According to the final results, the Social Democrats ended up with 30.69 percent of the votes, while the Moderates received 30.03 percent.

The Green Party received 7.34 percent; the Liberal Party (Folkpartiet) 7.05 percent; the Sweden Democrats 5.70 percent; the Centre Party 6.55 percent; the Left Party 5.61 percent; and the Christian Democrats 5.60 percent.

The Election Authority also announced the final distribution of seats in the Riksdag, with the Alliance ending up with 173 seats, two shy of the 175 needed for an absolute majority.

Meanwhile, the Red-Green coalition received 156 seats, while the Sweden Democrats received 20 seats, according to the agency's final tally.

Taken together, the four Alliance parties received a total of 2,936,142 votes and the three parties of the Red-Green coalition received 2,598,096, while the Sweden Democrats had a total of 339,566 votes.

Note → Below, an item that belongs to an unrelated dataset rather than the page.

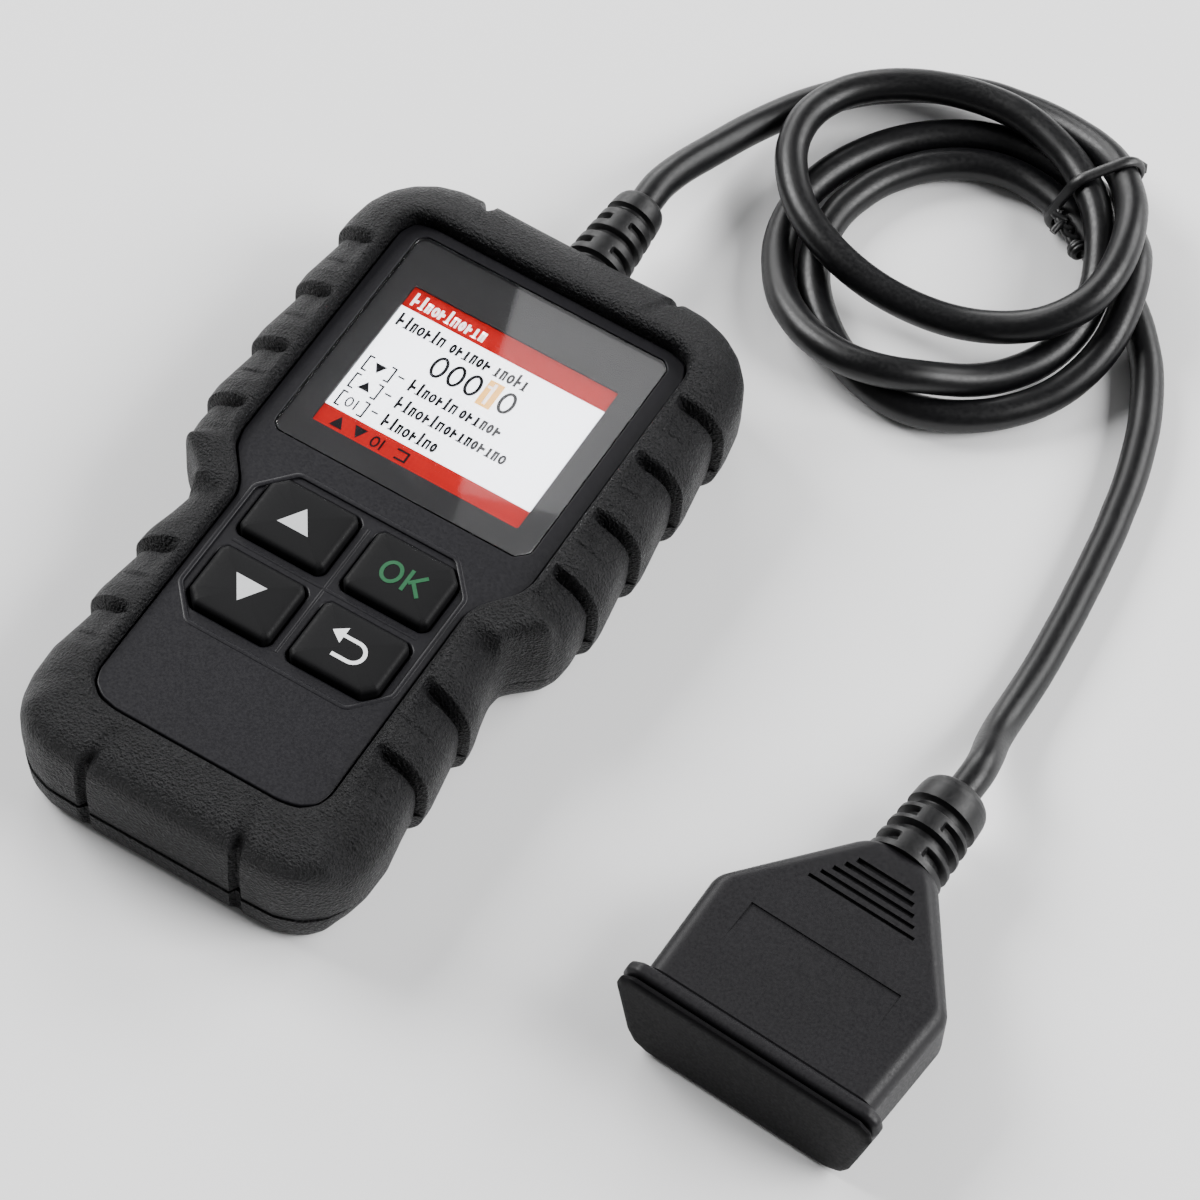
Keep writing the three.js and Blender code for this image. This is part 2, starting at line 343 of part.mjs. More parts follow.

Together, the Red-Green coalition and the Sweden Democrats ended up with 1,922 more votes than the four parties of the centre-right Alliance.

But before the ink on the announcement had time to try, there was a report that a complaint had been filed by a single individual contesting the election results. The complainant claims that the proportions between the votes received and the distribution of seats is faulty.

“We have received a complaint in which someone believes there is a conflict with the principle for how things should be and the results of an election should be,” said Nina Pripp, substitute chair of the Election Review Board (Valprövningsnämnden) to the TT news agency.

The current system is unfavourable to smaller parties, especially when looking at how the number of votes are divided into parliamentary seats.

For the largest party, the Social Democrats, each parliamentary seat translates into 16,270 votes. But for the smaller Christian Democrats, each seat in the Riksdag requires 17,521 votes, a difference of 1,251 votes.

However, with the margins so close in Gothenburg and Värmland, there is a high probability that the results will be appealed to the Election Review Board, which wouldn’t make a final ruling until November.

In the mean time, the work of the newly elected Riksdag would begin, but be overshadowed by the prospect of a possible redistribution of seats.

The Election Review Board can call for a new election in a district if it determines that problems affect the outcome, something that Kalle Björkling of the Swedish Election Authority doesn’t believe has ever happened before following a Swedish Riksdag vote.

Prime minister Fredrik Reinfeldt didn’t want to comment on the final results on Thursday, his press secretary Roberta Alenius told the Svenska Dagbladet (SvD) newspaper.

“Nothing has changes since election night. As things are now, internal work with how to build a government awaits,” she said.

Alenius added that she had no information about possible contacts between the Reinfeldt and the Green Party about seeking the latter’s cooperation.

“He’s not going to negotiate through the media,” she told SvD.